Vor allem Tels Nichtberücksichtigung kann Matthäus nicht nachvollziehen. "Vor der Saison sagt Julian: Von Tel erwarte ich zehn Bundesliga-Tore. Dann muss er ihn spielen lassen. Aufgrund seiner Schnelligkeit wäre er in Dortmund vielleicht sogar der interessantere Spieler gewesen als Choupo-Moting, weil ja Dortmund kommen musste."
Der Rekordnationalspieler warnte Nagelsmann vor den Folgen solcher Entscheidungen: "So was wird natürlich in der Kabine beobachtet und auch diskutiert. Da muss er vorsichtig sein, der Julian. Die Kabine darf er nicht verlieren."
Nagelsmann scheint das jedoch bereits erkannt zu haben und führte am Sonntagvormittag ein längeres Einzelgespräch mit Thomas Müller. Der Ur-Bayer ist zusammen mit Kapitän Manuel Neuer der wichtigste Führungsspieler in der Mannschaft.
Offenbar ging es Nagelsmann darum, Müller in seinen Plan für die nächsten Wochen einzuweihen.

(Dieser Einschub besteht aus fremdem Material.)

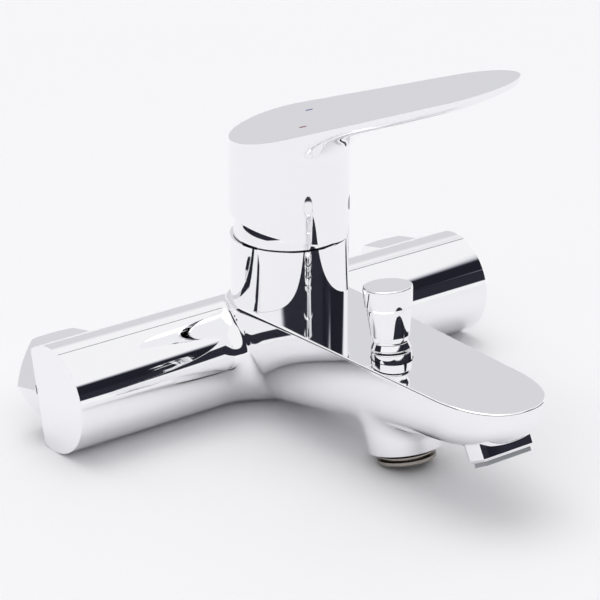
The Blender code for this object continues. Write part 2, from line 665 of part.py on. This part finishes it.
main_casting()
inlet("left", -1)
inlet("right", 1)
cartridge_fixed()
dome_cap()
cartridge_moving()
lever()
temperature_marks()
diverter()
hose_outlet()
aerator()
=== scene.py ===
"""Looks of the wall mounted bath faucet: polished chrome on a white table, seen from its front left.

Shapes are in millimetres in the same frames as the CAD: the body's axis, the leaning tower and its lever,
the diverter, the hose outlet and the aerator. They become metres when a piece is made.
"""

import json
from math import atan, cos, pi, radians, sin, sqrt, tan

import bmesh
import bpy
import numpy as np
from mathutils import Matrix, Vector

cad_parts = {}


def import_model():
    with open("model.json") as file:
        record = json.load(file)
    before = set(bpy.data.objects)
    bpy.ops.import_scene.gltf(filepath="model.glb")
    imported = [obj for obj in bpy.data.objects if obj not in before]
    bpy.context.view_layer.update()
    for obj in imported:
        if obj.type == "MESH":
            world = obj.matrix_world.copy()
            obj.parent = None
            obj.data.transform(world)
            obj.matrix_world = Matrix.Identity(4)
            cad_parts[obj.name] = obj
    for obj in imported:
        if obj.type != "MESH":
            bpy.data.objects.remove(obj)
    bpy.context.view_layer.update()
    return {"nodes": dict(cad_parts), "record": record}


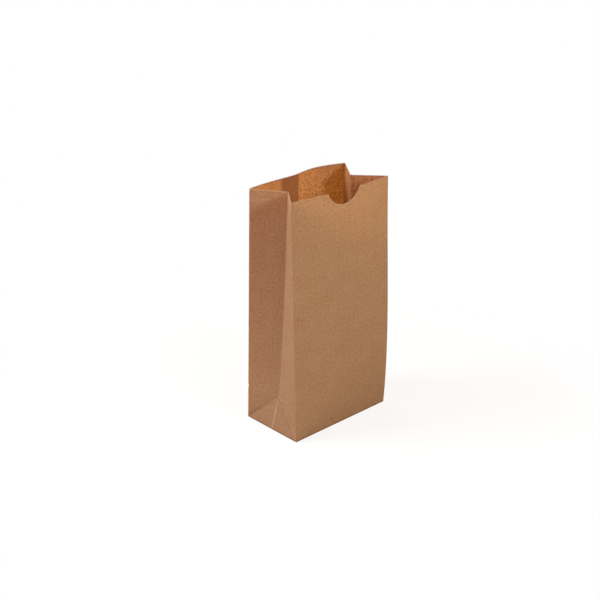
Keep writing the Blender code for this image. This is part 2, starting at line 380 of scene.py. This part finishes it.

Aus Badstubers Sicht das richtige Vorgehen: "Du brauchst die Achse, du brauchst jetzt die 14 bis 16 Spieler für die du dich entscheidest, mit denen du durch die nächsten Wochen gehst."
"Du brauchst einen fitten Leon Goretzka, einen fitten Joshua Kimmich, einen fitten Thomas Müller und Manuel Neuer", führte der frühere Abwehrspieler weiter aus.
Doch genau das war eines der Probleme bei den Bayern in den vergangenen Wochen. Aus dem genannten Führungsspieler-Quartett konnte Nagelsmann in dieser Saison nur auf Neuer dauerhaft zurückgreifen.
Goretzka verpasste nach einer Knie-OP die Saisonvorbereitung, Kimmich und Müller wurden durch eine Corona-Infektion geschwächt. Wobei Müller schon vor seiner Erkrankung leistungsmäßig nicht sein Top-Niveau erreichte.
So stellte sich die Sky 90-Runde sogar die Frage, ob Müller demnächst die Ersatzbank drohe.
Für Matthäus ist das jedoch "ausgeschlossen". Der 33-Jährige sei nicht nur als Führungsspieler für die Intaktheit der Mannschaft wichtig, sondern auch auf dem Platz als Kommandogeber beim Fore-Checking: "Mit Müller geht man vorne drauf."
Und wenn einer weiß, was "Mia san Mia" heißt, dann ist es Thomas Müller.